Washington y Moscú: los límites de una alianza
Veinticinco años después del final de la guerra fría, Estados Unidos y Rusia no han logrado delimitar un marco duradero de convivencia. Es más, durante la ultima década, desde que la presidencia de George W. Bush coincidió con el principio de la larga etapa –salvo los cuatro años en los que gobernó formalmente Dimitri Medvedev– de Vladimir Putin en el poder, las relaciones entre ambos países se han deteriorado paulatinamente, sin llegar a romperse.
Este periodo centra el libro The Limits of Partnership, US.-Russian Relations in the twenty-first century, escrito por Angela E. Stent, profesora en la Universidad de Georgetown y exasesora para asuntos rusos de los presidentes Bill Clinton y George W. Bush. En su doble condición de teórica y de práctica, Stent hace un balance riguroso –sin inquisiciones ni ditirambos– desde que aquel 25 de diciembre de 1991 en que Mijail Gorbachov anunció el final de la Unión Soviética. El primer escollo no lo produjo ningún acontecimiento en particular, sino la ausencia de una hoja de ruta tanto en Washington como en Moscú para afrontar este nuevo escenario, en el que Rusia se convirtió en la principal sucesora de la URSS, especialmente en lo tocante a su papel en la escena mundial. Una posición que la administración del presidente George H. W. Bush (Bush padre) consiguió apuntalar al convencer a otras repúblicas exsoviéticas de que solo Moscú debía controlar el antiguo arsenal nuclear soviético.
Sin embargo, este éxito parcial no disipó el equívoco que sigue enturbiando las relaciones entre ambos países: EE UU interpretó la caída del muro y la posterior disgregación de la URSS –pese al deseo de Bush padre de no querer enemistarse con los rusos– como una victoria de la democracia y de sus propios intereses estratégicos.

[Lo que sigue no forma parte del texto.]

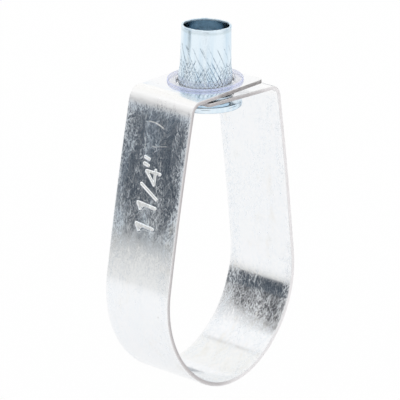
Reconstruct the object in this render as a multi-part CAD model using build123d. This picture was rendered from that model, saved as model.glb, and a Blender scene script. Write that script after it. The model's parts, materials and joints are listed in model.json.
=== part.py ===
from build123d import *
import os
from collections import namedtuple
from math import cos, degrees, radians, sin, tan

# Swivel ring hanger: a pear-shaped strap ring that carries one pipe and hangs from a rod.
# It is three pieces. One flat strip of galvanised steel is bent round the pipe, and its two
# ends are folded over each other as tabs with a hole. A knurled nut with a flange sits in
# those holes from below, and a plastic washer pushed over its knurl keeps it there. The
# ring swivels round the nut, and slides down it by a small play until it sits on the flange.
#
# X runs across the ring, Y along the pipe and +Z up the rod. Heights in the functions start
# at the pipe seat, the lowest point inside the ring. The finished pieces are then moved, so
# that the origin lies on the swivel axis where the rod enters the nut's thread.

# Pipe and strap
PIPE_RADIUS = 21.1
PIPE_SIDE_GAP = 0.5
STRAP_WIDTH = 20.5
STRAP_THICKNESS = 1.0

# Outline of the strap's inside: seat arc, side arcs, then legs that bow and lean inwards
SEAT_RADIUS = 18.6
SEAT_HALF_ANGLE = 32.0
LEG_LEAN_LOW = 7.5
LEG_LEAN_HIGH = 10.6
BEND_RADIUS = 2.2

# Tabs: the lower one comes from the right leg, the upper one from the left leg
LOWER_TAB_HEIGHT = 70.9
LOWER_TAB_REACH = 9.5
UPPER_TAB_REACH = 9.4
UPPER_TAB_RISE = 3.4
TAB_GAP_ON_AXIS = 0.9
TAB_CORNER_RADIUS = 1.0

# Thread of the 3/8 inch rod, at the crests of the nut's thread
THREAD_RADIUS = 3.97

# Swivel nut
NUT_LENGTH = 19.8
FLANGE_RADIUS = 9.0
FLANGE_THICKNESS = 1.5
FLANGE_EDGE_RADIUS = 0.5
NUT_FOOT_RADIUS = 6.45
NUT_TOP_RADIUS = 6.0
COUNTERBORE_RADIUS = 5.53
COUNTERBORE_DEPTH = 6.12
MOUTH_CHAMFER = 0.8
RIM_EDGE = 0.15

# Knurl: it swells the sleeve below the smooth top and flares out to the foot. Fine grooves run
# up from the washer one way, and shorter ones cross them at the foot
KNURL_RADIUS = 6.15
KNURL_FLARE_LENGTH = 2.2
SMOOTH_TOP_LENGTH = 4.0
CROSS_KNURL_START = 7.7
KNURL_COUNT = 19
KNURL_LEAN = 27.0
KNURL_GROOVE_DEPTH = 0.12
KNURL_GROOVE_ANGLE = 80.0
KNURL_CUTTER_REACH = 0.8

# Retaining washer
WASHER_RADIUS = 9.2
WASHER_THICKNESS = 0.6
WASHER_NECK_HEIGHT = 1.0
WASHER_NECK_WALL = 0.35

# Clearances
SWIVEL_CLEARANCE = 0.05
TAB_HOLE_CLEARANCE = 0.45
DROP_PLAY = 1.5
FLANGE_CLEARANCE = 0.1

# How far a cutter runs past what it cuts, and how closely an edge's length has to match
CUTTER_OVERRUN = 2.0
LENGTH_MATCH = 1e-4

# Values worked out from the ones above
RING_HALF_WIDTH = PIPE_RADIUS + PIPE_SIDE_GAP
KNURL_ROOT_RADIUS = KNURL_RADIUS - KNURL_GROOVE_DEPTH
TAB_HOLE_RADIUS = NUT_FOOT_RADIUS + TAB_HOLE_CLEARANCE
UPPER_TAB_HEIGHT = LOWER_TAB_HEIGHT + STRAP_THICKNESS + TAB_GAP_ON_AXIS
WASHER_SEAT = UPPER_TAB_HEIGHT + STRAP_THICKNESS / cos(radians(UPPER_TAB_RISE))
WASHER_BORE_RADIUS = NUT_FOOT_RADIUS + SWIVEL_CLEARANCE
NUT_BASE = LOWER_TAB_HEIGHT - DROP_PLAY - FLANGE_CLEARANCE - FLANGE_THICKNESS
THREAD_START = NUT_BASE + NUT_LENGTH - COUNTERBORE_DEPTH - (COUNTERBORE_RADIUS - THREAD_RADIUS)
WASHER_STACK = WASHER_THICKNESS + WASHER_NECK_HEIGHT

Tab = namedtuple("Tab", "height rise reach")
LOWER_TAB = Tab(LOWER_TAB_HEIGHT, 0.0, LOWER_TAB_REACH)
UPPER_TAB = Tab(UPPER_TAB_HEIGHT, UPPER_TAB_RISE, UPPER_TAB_REACH)


def heading(angle):
    """Unit vector in the side view, at an angle in degrees from +X."""
    return Vector(cos(radians(angle)), sin(radians(angle)))


def unit_arc(start, end):
    """From start to end of a left-turning arc of radius 1 between two headings in degrees."""
    return Vector(
        sin(radians(end)) - sin(radians(start)), cos(radians(start)) - cos(radians(end))
    )


def side_radius():
    """Radius that takes the side arc from the seat arc's end out to the ring's half width."""
    spread = sin(radians(SEAT_HALF_ANGLE))
    return (RING_HALF_WIDTH - SEAT_RADIUS * spread) / (1 - spread)


def bow_radius(tab):
    """Radius at which a bowed leg, from the side arc to the bend, ends at its tab's height."""
    low, high, flat = 90 + LEG_LEAN_LOW, 90 + LEG_LEAN_HIGH, 180 - tab.rise
    seat_end = unit_arc(0, SEAT_HALF_ANGLE) * SEAT_RADIUS
    leg_start = seat_end + unit_arc(SEAT_HALF_ANGLE, low) * side_radius()
    missing = Vector(0, tab.height) - leg_start - unit_arc(high, flat) * BEND_RADIUS
    return missing.dot(heading(90 - tab.rise)) / unit_arc(low, high).dot(heading(90 - tab.rise))


def leg_line(tab, offset):
    """One leg and its tab as drawn on the right, offset outside the strap's inner face."""
    low, high, flat = 90 + LEG_LEAN_LOW, 90 + LEG_LEAN_HIGH, 180 - tab.rise
    seat_end = Vector(0, -offset) + unit_arc(0, SEAT_HALF_ANGLE) * (SEAT_RADIUS + offset)
    side = JernArc(
        seat_end, heading(SEAT_HALF_ANGLE), side_radius() + offset, low - SEAT_HALF_ANGLE
    )
    leg = JernArc(side @ 1, heading(low), bow_radius(tab) + offset, high - low)
    bend = JernArc(leg @ 1, heading(high), BEND_RADIUS + offset, flat - high)
    return Curve() + [side, leg, bend, Line(bend @ 1, tab_end(tab, offset))]


def tab_end(tab, offset):
    """Where a tab ends, as drawn on the right, offset outside the strap's inner face."""
    return (
        Vector(0, tab.height) + heading(180 - tab.rise) * tab.reach + heading(90 - tab.rise) * offset
    )


def strap_line(offset):
    """The whole run of the strap from tab end to tab end, offset outside its inner face."""
    seat = CenterArc(
        (0, SEAT_RADIUS), SEAT_RADIUS + offset, -90 - SEAT_HALF_ANGLE, 2 * SEAT_HALF_ANGLE
    )
    left = mirror(leg_line(UPPER_TAB, offset), about=Plane.YZ)
    return leg_line(LOWER_TAB, offset).edges() + [seat] + left.edges()


def drill(radius, low, high):
    """Upright cylinder on the swivel axis that cuts through everything between two heights."""
    length = high - low + 2 * CUTTER_OVERRUN
    base = (Align.CENTER, Align.CENTER, Align.MIN)
    return Pos(0, 0, low - CUTTER_OVERRUN) * Cylinder(radius, length, align=base)


def band():
    """The bent strip: its side view extruded over the strap's width, holed and trimmed."""
    lower_cut = Line(tab_end(LOWER_TAB, 0), tab_end(LOWER_TAB, STRAP_THICKNESS))
    upper_cut = Line(tab_end(UPPER_TAB, 0), tab_end(UPPER_TAB, STRAP_THICKNESS))
    outline = strap_line(0) + strap_line(STRAP_THICKNESS)
    outline += [lower_cut, mirror(upper_cut, about=Plane.YZ).edge()]
    strip = extrude(Plane.XZ * make_face(outline), amount=STRAP_WIDTH / 2, both=True)
    corners = strip.edges().filter_by(
        lambda edge: abs(edge.length - STRAP_THICKNESS) < LENGTH_MATCH
    )
    strip = fillet(corners, TAB_CORNER_RADIUS)
    return strip - drill(TAB_HOLE_RADIUS, LOWER_TAB_HEIGHT, WASHER_SEAT)


def knurl_cutter(start, end, lean):
    """Ring of twisted triangular blades between two heights, leaning by an angle in degrees."""
    height = end - start
    twist = degrees(height * tan(radians(lean)) / NUT_FOOT_RADIUS)
    half_mouth = KNURL_CUTTER_REACH * tan(radians(KNURL_GROOVE_ANGLE / 2))
    outer = KNURL_ROOT_RADIUS + KNURL_CUTTER_REACH
    blade = Polyline(
        (KNURL_ROOT_RADIUS, 0), (outer, half_mouth), (outer, -half_mouth), close=True
    )
    blades = []
    for number in range(KNURL_COUNT):
        section = Rot(0, 0, number * 360 / KNURL_COUNT) * make_face(blade)
        blades.append(
            Solid.extrude_linear_with_rotation(
                Pos(0, 0, start) * section.face(), (0, 0, start), (0, 0, height), twist
            )
        )
    return blades


def swivel_nut():
    """The turned nut: flange, neck, knurled sleeve and a smooth mouth above the thread."""
    top = NUT_BASE + NUT_LENGTH
    knurl_top = top - SMOOTH_TOP_LENGTH
    knurl_foot = WASHER_SEAT + WASHER_STACK
    floor = top - COUNTERBORE_DEPTH
    profile = make_face(
        Polyline(
            (THREAD_RADIUS + MOUTH_CHAMFER, NUT_BASE),
            (FLANGE_RADIUS, NUT_BASE),
            (FLANGE_RADIUS, NUT_BASE + FLANGE_THICKNESS),
            (NUT_FOOT_RADIUS, NUT_BASE + FLANGE_THICKNESS),
            (NUT_FOOT_RADIUS, knurl_foot),
            (KNURL_RADIUS, knurl_foot + KNURL_FLARE_LENGTH),
            (KNURL_RADIUS, knurl_top),
            (NUT_TOP_RADIUS, knurl_top + KNURL_RADIUS - NUT_TOP_RADIUS),
            (NUT_TOP_RADIUS, top - RIM_EDGE),
            (NUT_TOP_RADIUS - RIM_EDGE, top),
            (COUNTERBORE_RADIUS, top),
            (COUNTERBORE_RADIUS, floor),
            (THREAD_RADIUS, THREAD_START),
            (THREAD_RADIUS, NUT_BASE + MOUTH_CHAMFER),
            close=True,
        )
    )
    flange_corners = profile.vertices().filter_by_position(Axis.X, FLANGE_RADIUS, FLANGE_RADIUS)
    profile = fillet(flange_corners, FLANGE_EDGE_RADIUS)
    nut = revolve(Plane.XZ * profile, Axis.Z)
    long_grooves = knurl_cutter(WASHER_SEAT, knurl_top, -KNURL_LEAN)
    cross_grooves = knurl_cutter(WASHER_SEAT, top - CROSS_KNURL_START, KNURL_LEAN)
    return nut - long_grooves - cross_grooves


def retaining_washer():
    """The soft washer: a disc lying on the upper tab, with a low neck round the nut."""
    seat = Pos(0, 0, WASHER_SEAT) * Rot(0, -UPPER_TAB_RISE, 0)
    up = (Align.CENTER, Align.CENTER, Align.MIN)
    neck_radius = WASHER_BORE_RADIUS + WASHER_NECK_WALL
    disc = Cylinder(WASHER_RADIUS, WASHER_THICKNESS, align=up)
    neck = Cylinder(neck_radius, WASHER_STACK, align=up)
    return seat * (disc + neck) - drill(WASHER_BORE_RADIUS, WASHER_SEAT, WASHER_SEAT + WASHER_STACK)


os.makedirs("parts", exist_ok=True)
for name, piece in (
    ("band", band()),
    ("swivel_nut", swivel_nut()),
    ("retaining_washer", retaining_washer()),
):
    export_step(Pos(0, 0, -THREAD_START) * piece, f"parts/{name}.step")
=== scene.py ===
"""Looks of a swivel ring hanger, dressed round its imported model.

Three pieces are worked out here as surfaces on grids: the bent strap with its sheared edges and
stamped size, the turned nut with its knurl and thread, and the soft washer. Lengths are in
millimetres until a mesh is made, and heights in the strap's outline start at the pipe seat. The
materials and their fades are in metres, as the meshes are.
"""
import json
import logging
from dataclasses import dataclass, field, replace
from enum import Enum
from math import cos, pi, radians, sin, tan

import bpy
import numpy as np
from mathutils import Matrix, Vector


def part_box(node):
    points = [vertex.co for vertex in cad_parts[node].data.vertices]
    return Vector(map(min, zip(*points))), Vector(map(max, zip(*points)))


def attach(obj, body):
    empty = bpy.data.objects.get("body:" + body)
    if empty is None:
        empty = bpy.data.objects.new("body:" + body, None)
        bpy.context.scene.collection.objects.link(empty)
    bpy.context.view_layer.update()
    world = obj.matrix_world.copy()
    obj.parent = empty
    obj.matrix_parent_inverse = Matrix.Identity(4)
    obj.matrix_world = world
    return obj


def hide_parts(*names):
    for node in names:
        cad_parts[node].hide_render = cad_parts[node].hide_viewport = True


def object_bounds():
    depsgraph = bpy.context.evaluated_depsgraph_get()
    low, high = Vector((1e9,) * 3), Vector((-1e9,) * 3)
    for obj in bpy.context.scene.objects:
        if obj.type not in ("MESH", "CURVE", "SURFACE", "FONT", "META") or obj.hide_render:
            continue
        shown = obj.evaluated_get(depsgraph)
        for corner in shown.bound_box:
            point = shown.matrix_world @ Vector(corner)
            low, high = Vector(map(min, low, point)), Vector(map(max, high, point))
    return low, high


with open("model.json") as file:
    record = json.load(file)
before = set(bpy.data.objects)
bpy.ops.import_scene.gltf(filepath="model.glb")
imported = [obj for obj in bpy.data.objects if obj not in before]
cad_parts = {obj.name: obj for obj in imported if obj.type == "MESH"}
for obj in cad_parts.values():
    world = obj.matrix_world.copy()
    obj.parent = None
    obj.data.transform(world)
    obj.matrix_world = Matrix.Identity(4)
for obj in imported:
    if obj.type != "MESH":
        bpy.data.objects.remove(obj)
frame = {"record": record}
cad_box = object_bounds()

MM = 0.001
Array = np.ndarray
Colour = tuple[float, float, float]
Piece = bpy.types.Object
Socket = bpy.types.NodeSocket
Value = Socket | float

log = logging.getLogger("ring_hanger")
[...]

En cambio, los dirigentes rusos lo vivieron como una auténtica humillación. Lo que más sigue doliendo a estos últimos es no haber sido tratados de igual a igual (as an equal partner) por EE UU. Esta frustración explica en gran parte el comportamiento diplomático de Putin, empeñado en volver a situar a Rusia como un actor planetario de primera importancia.
Stent desmenuza el método Putin para dilatar o entorpecer la resolución de conflictos conforme a los deseos estadounidense –véase la Guerra de Irak o el actual conflicto sirio– o para plantar cara a Washington en asuntos como el despliegue del escudo antimisiles en Europa Central, sin olvidar la comodidad con la que el presidente ruso ha actuado recientemente en Ucrania o el caso Snowden y las escuchas de la NSA, que frustró la celebración de la última cumbre bilateral entre Putin y Barack Obama.
Además, la incomprensión se hace extensiva al ámbito económico. En el libro, Anatoli Chubais, exasesor aúlico de Boris Yeltsin, lamenta con amargura que no se materializase gran parte la ayuda económica (24.000 millones) que una conferencia internacional de donantes prometió en 1992 para paliar el caos que entonces imperaba en la economía rusa. Chubais está convencido que de haberse cumplido esa promesa, hubieran mejorado la economía rusa y las relaciones con Washington. “Es triste. EE UU desaprovechó una oportunidad”, afirma Chubais.
Pese a esta y a otras oportunidades perdidas, se produjeron ciertos avances en materia de desarme, en la lucha antiterrorista y otros nada desdeñables en el ámbito interno ruso –a los que Washington ha contribuido– y cuya principal consecuencia ha sido la transformación de Rusia en lo que Stent califica como un cuasi Estado de Derecho, una cuasi economía de mercado, pues la autora atribuye a Putin el mérito de haber puesto cierto orden en la economía rusa.
La principal sugerencia que fórmula Stent a Washington consiste en seguir comprometiéndose a largo plazo con Moscú sin esperar avances espectaculares y rápidos. De momento, se han acumulado demasiados contenciosos entre ambas partes como para pensar en algo más que en una alianza limitada.
José María Ballester Esquivias, periodista.